Understanding the Influencing Parameters for Chloride Transport and Their Relationship with Electrical Resistivity in Different Low-Carbon Mortar Systems
摘要
Electrical-resistivity-based methods for predicting chloride content in concrete have gained popularity due to their simplicity and minimal equipment requirements. However, adapting these laboratory-based standards to field conditions requires including appropriate parameters catering for site-specific factors. Furthermore, considering the push towards net-zero construction, there is a pressing need to extend these methods from Ordinary Portland Cement (OPC) and a limited range of Supplementary Cementitious Materials (SCMs) such as Fly-Ash and Slag to alternative low-carbon cement types such as Limestone Calcined Clay Cement (LC3) and Alkali Activated Cement (AAC).

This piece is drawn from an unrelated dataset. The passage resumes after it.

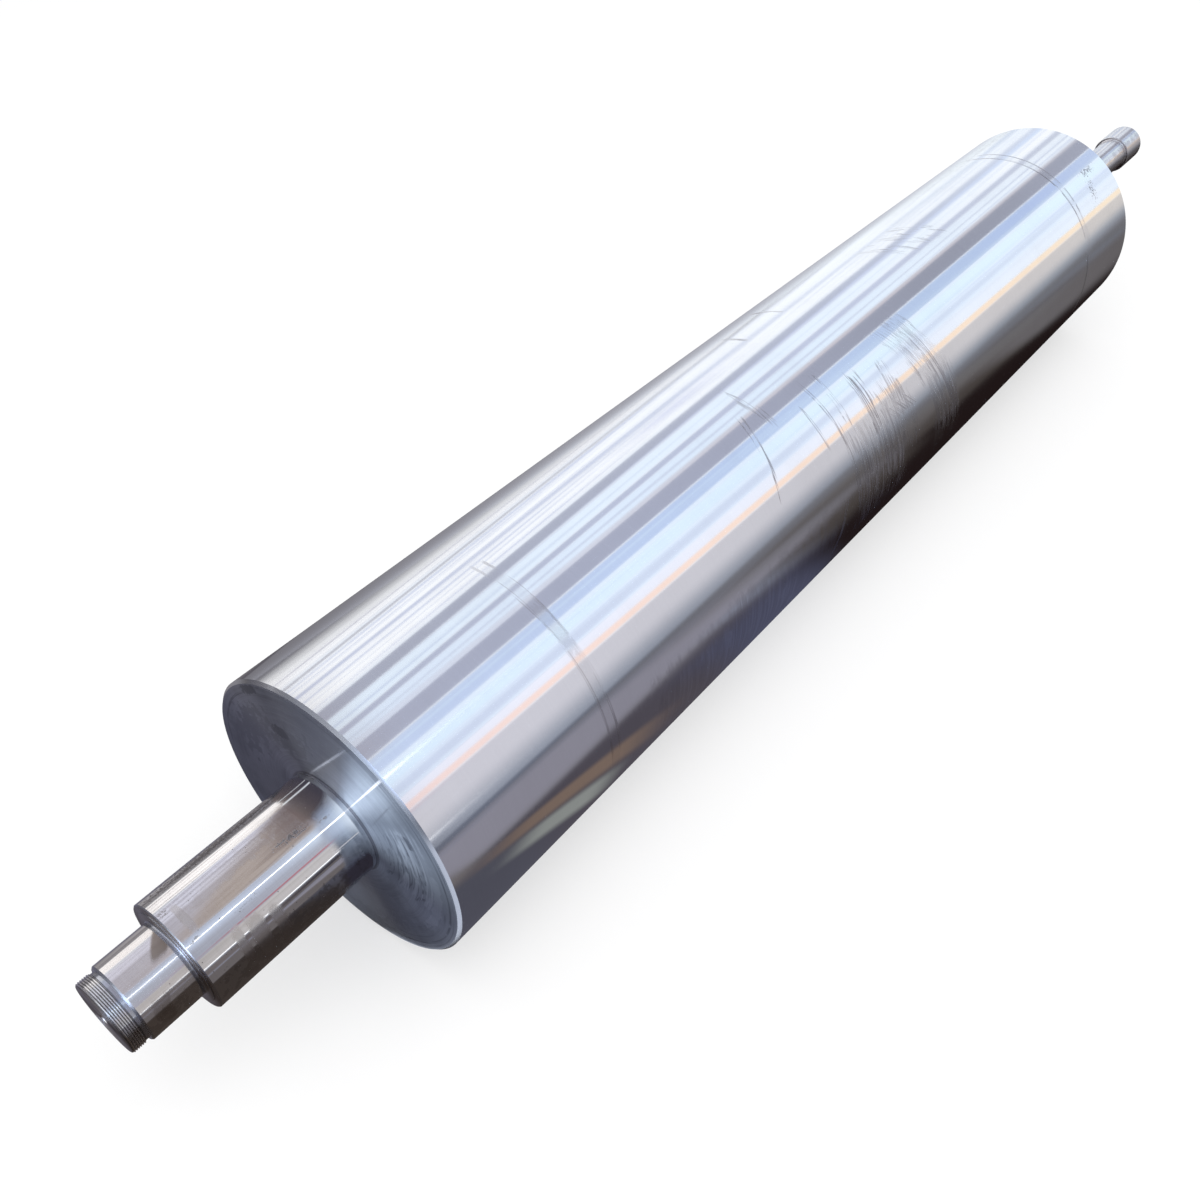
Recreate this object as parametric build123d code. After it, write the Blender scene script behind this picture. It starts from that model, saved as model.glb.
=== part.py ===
"""Chrome plated roller, turned from one piece of steel and lying along X.

The origin is the middle of the barrel, on the roller's axis. The short threaded end
points to -X and the drive end to +X. All sizes are in millimetres.

Each end is an outline of (out, radius) points: out is the distance from the barrel's
flat face, away from the barrel, and radius is measured from the roller's axis. The two
outlines close into one section, which is revolved about X.
"""

import os
from math import radians, tan

from build123d import *

# Barrel, the plated and ground working surface
BARREL_DIAMETER = 325.0
BARREL_LENGTH = 1600.0
BARREL_EDGE_CHAMFER = 3.0

# Bearing seat, the same at both ends
SEAT_DIAMETER = 80.0
SEAT_LENGTH = 55.0
SEAT_EDGE_CHAMFER = 1.5
SEAT_UNDERCUT_DEPTH = 0.4
SEAT_UNDERCUT_WIDTH = 4.0
SEAT_UNDERCUT_RAMP_ANGLE = 15.0
SEAT_ROOT_RADIUS = 1.2

# Abutment, the raised land that the bearing's inner ring is pushed against
ABUTMENT_HEIGHT = 9.0
ABUTMENT_STEP = 1.0

# Journal between the barrel and the bearing seat
JOURNAL_SHOULDER_HEIGHT = 17.5
JOURNAL_LENGTH = 180.0
JOURNAL_EDGE_CHAMFER = 1.0
JOURNAL_ROOT_RADIUS = 2.0

# Lock nut thread beyond the seat, drawn at its outer diameter, THREAD_DROP below the seat
THREAD_DROP = 2.5
THREAD_PITCH = 2.0
THREAD_LENGTH = 12.0
THREAD_RUNOUT_WIDTH = 5.0
THREAD_RUNOUT_RADIUS = 0.8

# Drive end, a neck and a collar that the bearing and its nut pass over
COLLAR_CLEARANCE = 3.5
COLLAR_LENGTH = 71.0
COLLAR_EDGE_CHAMFER = 3.0
COLLAR_BACK_CHAMFER = 1.0
NECK_DEPTH = 5.0
NECK_LENGTH = 127.0
NECK_ROOT_RADIUS = 2.0

# Centre hole in each end, for turning and grinding between centres
CENTRE_MOUTH_DIAMETER = 10.6
CENTRE_PILOT_DIAMETER = 5.0
CENTRE_PILOT_LENGTH = 6.0
CENTRE_CONE_ANGLE = 60.0
DRILL_POINT_ANGLE = 118.0

# Share of the pitch by which a thread's runout groove and end chamfer go below its crest
THREAD_RELIEF_PER_PITCH = 0.75

barrel_radius = BARREL_DIAMETER / 2
seat_radius = SEAT_DIAMETER / 2
abutment_radius = seat_radius + ABUTMENT_HEIGHT
journal_radius = seat_radius + JOURNAL_SHOULDER_HEIGHT
thread_radius = seat_radius - THREAD_DROP
thread_relief = THREAD_RELIEF_PER_PITCH * THREAD_PITCH
runout_radius = thread_radius - thread_relief
collar_radius = runout_radius - COLLAR_CLEARANCE
neck_radius = collar_radius - NECK_DEPTH

shoulder_out = JOURNAL_LENGTH
abutment_out = shoulder_out + ABUTMENT_STEP
seat_out = shoulder_out + SEAT_LENGTH
thread_start_out = seat_out + THREAD_RUNOUT_WIDTH
thread_out = thread_start_out + THREAD_LENGTH
neck_out = thread_out + NECK_LENGTH
collar_out = neck_out + COLLAR_LENGTH


def edge(out, radius, chamfer):
    """Two points that cut a chamfer off an edge facing away from the barrel."""
    return [(out - chamfer, radius), (out, radius - chamfer)]


def barrel_end():
    """The barrel's chamfered edge and the foot of its flat face."""
    return edge(0, barrel_radius, BARREL_EDGE_CHAMFER) + [(0, journal_radius)]


def journal():
    """The journal's chamfered shoulder and the abutment land on its face."""
    land = [(shoulder_out, abutment_radius), (abutment_out, abutment_radius)]
    return edge(shoulder_out, journal_radius, JOURNAL_EDGE_CHAMFER) + land


def bearing_seat():
    """The undercut that clears the bearing's corner, then the ground seat."""
    undercut_radius = seat_radius - SEAT_UNDERCUT_DEPTH
    undercut_out = abutment_out + SEAT_UNDERCUT_WIDTH
    ramp = SEAT_UNDERCUT_DEPTH / tan(radians(SEAT_UNDERCUT_RAMP_ANGLE))
    undercut = [(abutment_out, undercut_radius), (undercut_out - ramp, undercut_radius)]
    return undercut + [(undercut_out, seat_radius)] + edge(seat_out, seat_radius, SEAT_EDGE_CHAMFER)


def lock_nut_thread():
    """The runout groove and the thread's outer diameter, chamfered at both ends."""
    groove = [(seat_out, runout_radius), (thread_start_out - thread_relief, runout_radius)]
    return groove + [(thread_start_out, thread_radius)] + edge(thread_out, thread_radius, thread_relief)


def drive_end():
    """The neck and the collar beyond the far thread."""
    neck = [(thread_out, neck_radius), (neck_out, neck_radius)]
    back = [(neck_out, collar_radius - COLLAR_BACK_CHAMFER), (neck_out + COLLAR_BACK_CHAMFER, collar_radius)]
    return neck + back + edge(collar_out, collar_radius, COLLAR_EDGE_CHAMFER)


def centre_hole(face_out):
    """A 60 degree countersink and its pilot hole, sunk from an end face to the axis."""
    mouth_radius = CENTRE_MOUTH_DIAMETER / 2
    pilot_radius = CENTRE_PILOT_DIAMETER / 2
    cone_depth = (mouth_radius - pilot_radius) / tan(radians(CENTRE_CONE_ANGLE / 2))
    point_depth = pilot_radius / tan(radians(DRILL_POINT_ANGLE / 2))
    cone_floor = face_out - cone_depth
    pilot_floor = cone_floor - CENTRE_PILOT_LENGTH
    return [
        (face_out, mouth_radius),
        (cone_floor, pilot_radius),
        (pilot_floor, pilot_radius),
        (pilot_floor - point_depth, 0),
    ]


def placed(outline, side):
    """An outline's points in the section's plane, on the side given by -1 or +1."""
    return [(side * (BARREL_LENGTH / 2 + out), radius) for out, radius in outline]


def rounded(section, side, corners):
    """The section with a radius in each inner corner of one side."""
    for out, radius, rounding in corners:
        [(x, y)] = placed([(out, radius)], side)
        section = fillet(section.vertices().sort_by_distance((x, y))[0], rounding)
    return section


def roller():
    """The whole roller, revolved from its section."""
    shared = barrel_end() + journal() + bearing_seat() + lock_nut_thread()
    near = placed(shared + centre_hole(thread_out), -1)
    far = placed(shared + drive_end() + centre_hole(collar_out), 1)
    section = make_face(Polyline(*near, *reversed(far), close=True))

    shared_corners = [
        (0, journal_radius, JOURNAL_ROOT_RADIUS),
        (abutment_out, seat_radius - SEAT_UNDERCUT_DEPTH, SEAT_ROOT_RADIUS),
        (seat_out, runout_radius, THREAD_RUNOUT_RADIUS),
    ]
    drive_corners = [(thread_out, neck_radius, NECK_ROOT_RADIUS), (neck_out, neck_radius, NECK_ROOT_RADIUS)]
    section = rounded(section, -1, shared_corners)
    section = rounded(section, 1, shared_corners + drive_corners)
    return revolve(Plane.XZ * section, Axis.X)


os.makedirs("parts", exist_ok=True)
export_step(roller(), "parts/roller.step")
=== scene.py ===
"""Chrome plated roller, turned from one piece of steel, seen as in the photograph.

X runs along the roller's axis, from the threaded end at -X to the drive end at +X, and the
origin is the middle of the barrel. Lengths are metres. A place on an end is given by how far
out it lies from the barrel's flat face. A place round the roller is given by its angle from
the side that faces the camera, growing towards the lower front.
"""

import logging
from dataclasses import dataclass, field
from enum import Enum
from math import cos, pi, radians, sin, tan
from typing import Callable, Iterable, Union

import bpy
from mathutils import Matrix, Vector


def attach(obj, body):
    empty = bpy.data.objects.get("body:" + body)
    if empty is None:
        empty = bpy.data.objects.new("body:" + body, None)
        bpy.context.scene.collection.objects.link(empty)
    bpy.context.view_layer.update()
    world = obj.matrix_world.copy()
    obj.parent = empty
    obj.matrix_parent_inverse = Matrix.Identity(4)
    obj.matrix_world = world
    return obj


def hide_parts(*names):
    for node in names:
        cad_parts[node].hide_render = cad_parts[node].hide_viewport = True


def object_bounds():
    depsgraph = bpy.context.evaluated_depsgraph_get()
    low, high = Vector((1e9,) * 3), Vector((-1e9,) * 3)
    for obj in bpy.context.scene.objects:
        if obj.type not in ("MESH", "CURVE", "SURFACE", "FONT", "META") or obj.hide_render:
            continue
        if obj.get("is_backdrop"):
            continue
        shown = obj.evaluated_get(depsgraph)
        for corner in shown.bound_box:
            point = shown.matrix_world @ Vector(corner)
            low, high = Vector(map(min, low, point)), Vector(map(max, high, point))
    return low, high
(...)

This paper first proposes a systems approach based on physical boundaries to classify influencing parameters into two systems: ‘Concrete’ and ‘Outside-Concrete’. Building on this classification, experimental investigations were conducted to examine the combined effects of these parameters for various cement types and their influence on concrete resistivity. Specifically, this study explored the relationship between permeability and cement composition (both within the ‘Concrete’ system) across five distinct mortar systems—OPC, FA, Slag, LC3, and AAC—and their impact on the chloride diffusion coefficient (Drcm), Gas Permeability Test, and Surface Electrical Resistivity (SER)Test. While Drcm demonstrated an inverse relationship with SER, no direct correlations emerged for permeability. This study tried to explain these variations through the changes in the materials. However, the said observations suggest that Drcm might not be the true representation of the chloride transport, further opening the scope to understand the intrinsic parameters for chloride transport and the methodology of predicting it using resistivity-based methods.